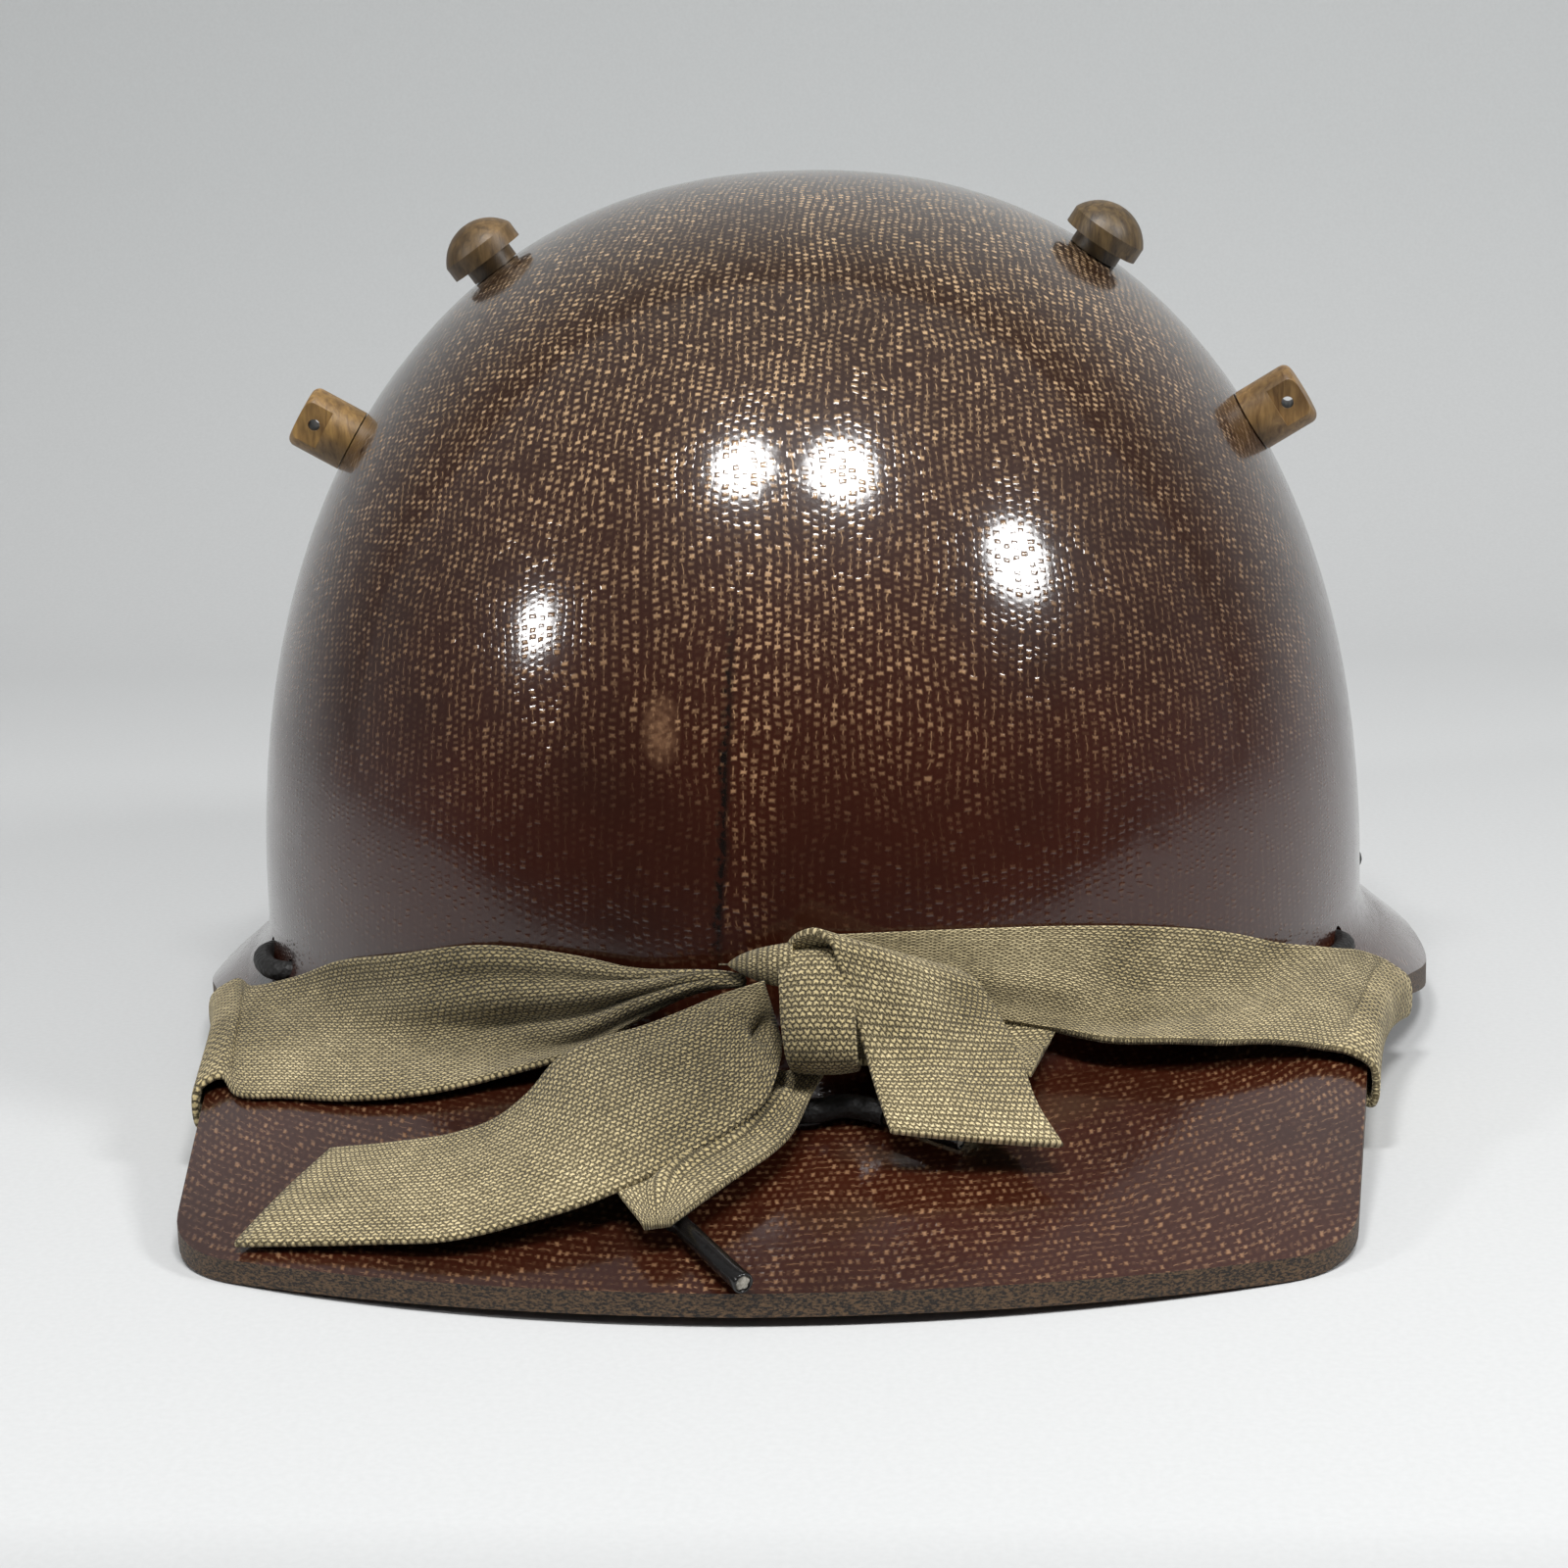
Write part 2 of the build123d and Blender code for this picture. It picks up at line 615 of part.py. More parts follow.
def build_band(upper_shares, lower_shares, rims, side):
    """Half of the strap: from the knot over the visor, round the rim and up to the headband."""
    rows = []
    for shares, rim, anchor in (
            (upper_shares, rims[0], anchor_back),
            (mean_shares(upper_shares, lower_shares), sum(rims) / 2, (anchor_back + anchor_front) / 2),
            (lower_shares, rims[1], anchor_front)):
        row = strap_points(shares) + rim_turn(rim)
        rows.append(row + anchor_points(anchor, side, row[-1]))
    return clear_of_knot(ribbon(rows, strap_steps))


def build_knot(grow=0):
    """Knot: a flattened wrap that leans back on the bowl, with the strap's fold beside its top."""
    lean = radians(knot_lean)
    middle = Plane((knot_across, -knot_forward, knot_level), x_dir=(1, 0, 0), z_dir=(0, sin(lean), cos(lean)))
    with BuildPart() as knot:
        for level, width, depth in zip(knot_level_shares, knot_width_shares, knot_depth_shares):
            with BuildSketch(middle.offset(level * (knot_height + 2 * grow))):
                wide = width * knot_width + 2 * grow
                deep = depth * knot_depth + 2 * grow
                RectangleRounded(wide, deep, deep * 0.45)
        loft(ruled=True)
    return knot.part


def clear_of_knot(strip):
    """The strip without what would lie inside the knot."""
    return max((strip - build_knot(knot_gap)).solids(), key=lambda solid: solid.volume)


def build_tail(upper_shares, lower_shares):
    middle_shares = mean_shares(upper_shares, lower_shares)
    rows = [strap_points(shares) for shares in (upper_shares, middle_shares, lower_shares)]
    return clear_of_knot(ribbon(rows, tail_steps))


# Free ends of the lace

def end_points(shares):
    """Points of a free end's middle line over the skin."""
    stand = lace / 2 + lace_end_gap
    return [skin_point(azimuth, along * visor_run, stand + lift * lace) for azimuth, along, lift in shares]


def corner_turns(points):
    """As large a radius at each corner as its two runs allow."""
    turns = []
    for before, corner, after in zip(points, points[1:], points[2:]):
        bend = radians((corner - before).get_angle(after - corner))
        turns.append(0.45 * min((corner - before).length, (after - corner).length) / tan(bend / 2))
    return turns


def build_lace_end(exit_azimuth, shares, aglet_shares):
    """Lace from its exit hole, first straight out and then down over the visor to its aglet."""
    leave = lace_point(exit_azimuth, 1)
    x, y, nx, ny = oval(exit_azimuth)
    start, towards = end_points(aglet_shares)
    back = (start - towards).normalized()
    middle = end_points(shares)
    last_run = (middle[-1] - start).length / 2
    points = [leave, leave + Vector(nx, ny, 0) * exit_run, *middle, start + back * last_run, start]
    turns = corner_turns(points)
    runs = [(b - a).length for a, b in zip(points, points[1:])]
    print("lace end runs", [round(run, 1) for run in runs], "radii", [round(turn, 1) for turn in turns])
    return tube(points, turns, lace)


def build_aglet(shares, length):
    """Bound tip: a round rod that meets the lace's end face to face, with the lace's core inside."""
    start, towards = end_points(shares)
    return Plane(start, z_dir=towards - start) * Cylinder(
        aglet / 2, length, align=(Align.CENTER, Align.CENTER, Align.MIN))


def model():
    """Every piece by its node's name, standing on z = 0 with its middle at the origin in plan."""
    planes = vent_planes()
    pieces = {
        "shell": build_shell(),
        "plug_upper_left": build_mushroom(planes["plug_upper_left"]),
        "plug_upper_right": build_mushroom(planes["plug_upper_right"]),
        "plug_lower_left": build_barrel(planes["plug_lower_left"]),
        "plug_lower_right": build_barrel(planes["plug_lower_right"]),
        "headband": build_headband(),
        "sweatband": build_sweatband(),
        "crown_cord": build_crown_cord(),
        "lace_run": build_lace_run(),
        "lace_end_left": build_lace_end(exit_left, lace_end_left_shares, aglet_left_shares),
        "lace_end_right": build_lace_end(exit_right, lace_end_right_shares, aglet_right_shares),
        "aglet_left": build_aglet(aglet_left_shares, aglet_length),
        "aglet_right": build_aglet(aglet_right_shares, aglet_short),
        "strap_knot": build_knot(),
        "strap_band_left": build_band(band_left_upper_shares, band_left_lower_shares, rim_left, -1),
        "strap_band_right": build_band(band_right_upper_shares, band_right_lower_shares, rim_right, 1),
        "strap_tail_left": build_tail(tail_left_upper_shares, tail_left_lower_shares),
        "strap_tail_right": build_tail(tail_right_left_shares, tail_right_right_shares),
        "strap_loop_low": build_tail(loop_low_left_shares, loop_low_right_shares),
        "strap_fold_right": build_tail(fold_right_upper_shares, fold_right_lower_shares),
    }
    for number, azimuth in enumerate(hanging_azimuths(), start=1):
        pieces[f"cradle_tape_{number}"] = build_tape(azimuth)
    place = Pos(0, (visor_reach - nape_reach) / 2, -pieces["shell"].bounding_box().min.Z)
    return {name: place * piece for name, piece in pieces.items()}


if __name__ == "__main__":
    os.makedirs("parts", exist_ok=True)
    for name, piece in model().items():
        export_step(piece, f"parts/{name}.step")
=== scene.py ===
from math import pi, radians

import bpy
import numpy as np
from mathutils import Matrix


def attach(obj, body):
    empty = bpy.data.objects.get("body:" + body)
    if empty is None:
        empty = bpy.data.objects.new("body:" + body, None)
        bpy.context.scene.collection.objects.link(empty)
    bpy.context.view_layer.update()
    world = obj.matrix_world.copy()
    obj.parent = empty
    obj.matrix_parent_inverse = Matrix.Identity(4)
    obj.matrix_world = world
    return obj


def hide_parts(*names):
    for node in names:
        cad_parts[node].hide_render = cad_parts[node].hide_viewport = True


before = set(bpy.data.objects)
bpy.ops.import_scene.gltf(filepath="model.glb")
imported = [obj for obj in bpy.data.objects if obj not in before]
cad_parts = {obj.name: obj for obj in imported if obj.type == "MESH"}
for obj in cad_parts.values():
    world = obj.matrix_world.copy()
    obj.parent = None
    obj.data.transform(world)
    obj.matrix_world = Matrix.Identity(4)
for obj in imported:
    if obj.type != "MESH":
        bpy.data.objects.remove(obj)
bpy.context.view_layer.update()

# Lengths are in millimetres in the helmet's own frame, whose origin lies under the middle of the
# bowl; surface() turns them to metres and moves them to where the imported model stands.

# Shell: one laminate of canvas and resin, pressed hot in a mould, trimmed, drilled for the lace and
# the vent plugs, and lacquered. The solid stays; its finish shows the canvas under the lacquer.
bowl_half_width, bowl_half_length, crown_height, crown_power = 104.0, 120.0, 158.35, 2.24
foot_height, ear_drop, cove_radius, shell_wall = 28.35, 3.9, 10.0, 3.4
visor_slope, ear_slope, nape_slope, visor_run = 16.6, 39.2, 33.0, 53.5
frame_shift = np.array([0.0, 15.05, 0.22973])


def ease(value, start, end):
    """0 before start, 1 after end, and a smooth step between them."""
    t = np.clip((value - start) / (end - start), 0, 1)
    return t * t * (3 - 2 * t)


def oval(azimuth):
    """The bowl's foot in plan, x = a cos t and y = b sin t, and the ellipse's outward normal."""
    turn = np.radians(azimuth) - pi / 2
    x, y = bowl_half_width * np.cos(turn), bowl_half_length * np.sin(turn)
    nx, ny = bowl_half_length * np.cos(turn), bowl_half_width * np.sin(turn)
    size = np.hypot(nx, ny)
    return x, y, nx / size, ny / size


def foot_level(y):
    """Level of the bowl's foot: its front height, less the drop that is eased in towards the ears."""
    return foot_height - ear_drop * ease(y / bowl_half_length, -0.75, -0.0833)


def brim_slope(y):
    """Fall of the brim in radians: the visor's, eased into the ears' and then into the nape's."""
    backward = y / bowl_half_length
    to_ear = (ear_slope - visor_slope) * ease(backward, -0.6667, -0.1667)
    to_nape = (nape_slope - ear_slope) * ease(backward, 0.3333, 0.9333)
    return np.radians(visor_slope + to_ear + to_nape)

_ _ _

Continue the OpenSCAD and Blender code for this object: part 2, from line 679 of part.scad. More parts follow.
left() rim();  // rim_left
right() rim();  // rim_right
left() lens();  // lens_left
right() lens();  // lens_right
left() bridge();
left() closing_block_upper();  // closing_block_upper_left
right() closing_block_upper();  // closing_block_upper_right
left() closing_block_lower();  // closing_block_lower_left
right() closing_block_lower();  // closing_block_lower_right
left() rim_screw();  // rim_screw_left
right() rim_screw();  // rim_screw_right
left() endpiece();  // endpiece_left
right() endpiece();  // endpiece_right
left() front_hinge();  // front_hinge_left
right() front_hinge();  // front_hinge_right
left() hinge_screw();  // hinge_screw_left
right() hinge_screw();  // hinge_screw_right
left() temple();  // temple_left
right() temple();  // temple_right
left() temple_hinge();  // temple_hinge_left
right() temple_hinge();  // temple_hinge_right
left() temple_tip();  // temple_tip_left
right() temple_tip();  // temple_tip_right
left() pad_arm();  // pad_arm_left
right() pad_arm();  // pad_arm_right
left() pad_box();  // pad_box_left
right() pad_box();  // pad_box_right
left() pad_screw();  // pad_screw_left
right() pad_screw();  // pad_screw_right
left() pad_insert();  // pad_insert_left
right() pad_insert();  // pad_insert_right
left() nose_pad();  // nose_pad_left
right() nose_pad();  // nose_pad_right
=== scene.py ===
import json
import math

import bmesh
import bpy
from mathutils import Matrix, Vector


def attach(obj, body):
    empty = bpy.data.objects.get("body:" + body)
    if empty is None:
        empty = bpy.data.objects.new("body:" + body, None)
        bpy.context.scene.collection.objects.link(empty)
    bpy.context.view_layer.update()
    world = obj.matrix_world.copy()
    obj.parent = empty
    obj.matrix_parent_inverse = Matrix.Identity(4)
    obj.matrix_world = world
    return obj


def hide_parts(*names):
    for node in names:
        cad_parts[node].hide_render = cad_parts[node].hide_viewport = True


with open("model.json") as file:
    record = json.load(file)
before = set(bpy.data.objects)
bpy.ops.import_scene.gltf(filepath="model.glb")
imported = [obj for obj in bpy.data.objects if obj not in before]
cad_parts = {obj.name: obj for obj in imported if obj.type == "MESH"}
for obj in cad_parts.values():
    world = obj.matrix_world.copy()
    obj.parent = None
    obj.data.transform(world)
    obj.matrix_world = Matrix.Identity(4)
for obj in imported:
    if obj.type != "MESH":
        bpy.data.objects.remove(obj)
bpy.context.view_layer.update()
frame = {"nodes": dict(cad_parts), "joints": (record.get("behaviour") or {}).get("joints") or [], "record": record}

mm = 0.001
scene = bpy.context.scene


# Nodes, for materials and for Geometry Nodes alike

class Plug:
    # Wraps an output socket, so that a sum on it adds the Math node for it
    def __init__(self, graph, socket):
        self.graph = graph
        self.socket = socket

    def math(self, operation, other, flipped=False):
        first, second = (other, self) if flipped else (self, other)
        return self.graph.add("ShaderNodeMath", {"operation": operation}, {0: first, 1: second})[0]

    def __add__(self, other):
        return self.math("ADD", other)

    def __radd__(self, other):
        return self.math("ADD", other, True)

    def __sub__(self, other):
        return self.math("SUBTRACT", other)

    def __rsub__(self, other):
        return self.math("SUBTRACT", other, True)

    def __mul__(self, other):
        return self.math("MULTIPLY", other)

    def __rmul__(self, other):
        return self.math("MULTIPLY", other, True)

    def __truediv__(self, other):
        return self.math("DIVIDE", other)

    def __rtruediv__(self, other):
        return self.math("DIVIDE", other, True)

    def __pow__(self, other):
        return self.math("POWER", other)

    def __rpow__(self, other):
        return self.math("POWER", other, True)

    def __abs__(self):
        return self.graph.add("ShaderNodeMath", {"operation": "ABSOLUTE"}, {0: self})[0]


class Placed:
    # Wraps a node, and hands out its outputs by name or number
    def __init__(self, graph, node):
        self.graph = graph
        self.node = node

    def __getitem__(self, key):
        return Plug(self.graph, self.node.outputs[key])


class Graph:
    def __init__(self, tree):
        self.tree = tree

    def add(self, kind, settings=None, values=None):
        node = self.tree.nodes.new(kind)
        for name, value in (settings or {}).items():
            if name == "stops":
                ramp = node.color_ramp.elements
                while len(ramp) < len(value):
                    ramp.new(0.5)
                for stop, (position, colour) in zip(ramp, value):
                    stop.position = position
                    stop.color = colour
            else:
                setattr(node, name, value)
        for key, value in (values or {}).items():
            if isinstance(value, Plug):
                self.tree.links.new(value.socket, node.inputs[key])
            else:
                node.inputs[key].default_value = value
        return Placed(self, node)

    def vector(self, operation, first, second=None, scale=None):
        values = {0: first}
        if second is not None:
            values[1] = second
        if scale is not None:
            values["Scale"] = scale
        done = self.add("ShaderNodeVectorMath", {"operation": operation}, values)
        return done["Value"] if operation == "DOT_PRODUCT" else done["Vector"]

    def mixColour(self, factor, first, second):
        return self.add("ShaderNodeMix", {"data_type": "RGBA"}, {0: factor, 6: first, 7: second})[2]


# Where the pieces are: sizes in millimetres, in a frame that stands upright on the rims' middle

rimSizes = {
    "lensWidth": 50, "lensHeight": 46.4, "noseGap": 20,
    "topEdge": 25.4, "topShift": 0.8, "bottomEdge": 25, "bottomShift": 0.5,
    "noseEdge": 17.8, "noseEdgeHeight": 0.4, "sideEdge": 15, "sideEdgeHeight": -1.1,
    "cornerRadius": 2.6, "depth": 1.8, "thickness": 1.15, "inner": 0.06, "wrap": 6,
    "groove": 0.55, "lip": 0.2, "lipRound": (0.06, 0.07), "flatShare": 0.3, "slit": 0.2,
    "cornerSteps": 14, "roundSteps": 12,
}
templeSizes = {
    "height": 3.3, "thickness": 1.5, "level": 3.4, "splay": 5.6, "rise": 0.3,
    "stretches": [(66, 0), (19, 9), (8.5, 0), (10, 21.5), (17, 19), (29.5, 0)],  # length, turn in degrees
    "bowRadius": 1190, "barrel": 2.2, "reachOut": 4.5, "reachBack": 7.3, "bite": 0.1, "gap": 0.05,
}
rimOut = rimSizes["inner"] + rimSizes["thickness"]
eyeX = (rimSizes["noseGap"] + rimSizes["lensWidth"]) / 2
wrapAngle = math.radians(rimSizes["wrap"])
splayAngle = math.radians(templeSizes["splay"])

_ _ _

**The exercise**. Retype only what lies between the line bearing "place = Pos(0, (visor_reach" and the line bearing "# bowl; surface()", keeping both of those lines.

**Reply**.
    place = Pos(0, (visor_reach - nape_reach) / 2, -pieces["shell"].bounding_box().min.Z)
    return {name: place * piece for name, piece in pieces.items()}


if __name__ == "__main__":
    os.makedirs("parts", exist_ok=True)
    for name, piece in model().items():
        export_step(piece, f"parts/{name}.step")
=== scene.py ===
from math import pi, radians

import bpy
import numpy as np
from mathutils import Matrix


def attach(obj, body):
    empty = bpy.data.objects.get("body:" + body)
    if empty is None:
        empty = bpy.data.objects.new("body:" + body, None)
        bpy.context.scene.collection.objects.link(empty)
    bpy.context.view_layer.update()
    world = obj.matrix_world.copy()
    obj.parent = empty
    obj.matrix_parent_inverse = Matrix.Identity(4)
    obj.matrix_world = world
    return obj


def hide_parts(*names):
    for node in names:
        cad_parts[node].hide_render = cad_parts[node].hide_viewport = True


before = set(bpy.data.objects)
bpy.ops.import_scene.gltf(filepath="model.glb")
imported = [obj for obj in bpy.data.objects if obj not in before]
cad_parts = {obj.name: obj for obj in imported if obj.type == "MESH"}
for obj in cad_parts.values():
    world = obj.matrix_world.copy()
    obj.parent = None
    obj.data.transform(world)
    obj.matrix_world = Matrix.Identity(4)
for obj in imported:
    if obj.type != "MESH":
        bpy.data.objects.remove(obj)
bpy.context.view_layer.update()

# Lengths are in millimetres in the helmet's own frame, whose origin lies under the middle of the
# bowl; surface() turns them to metres and moves them to where the imported model stands.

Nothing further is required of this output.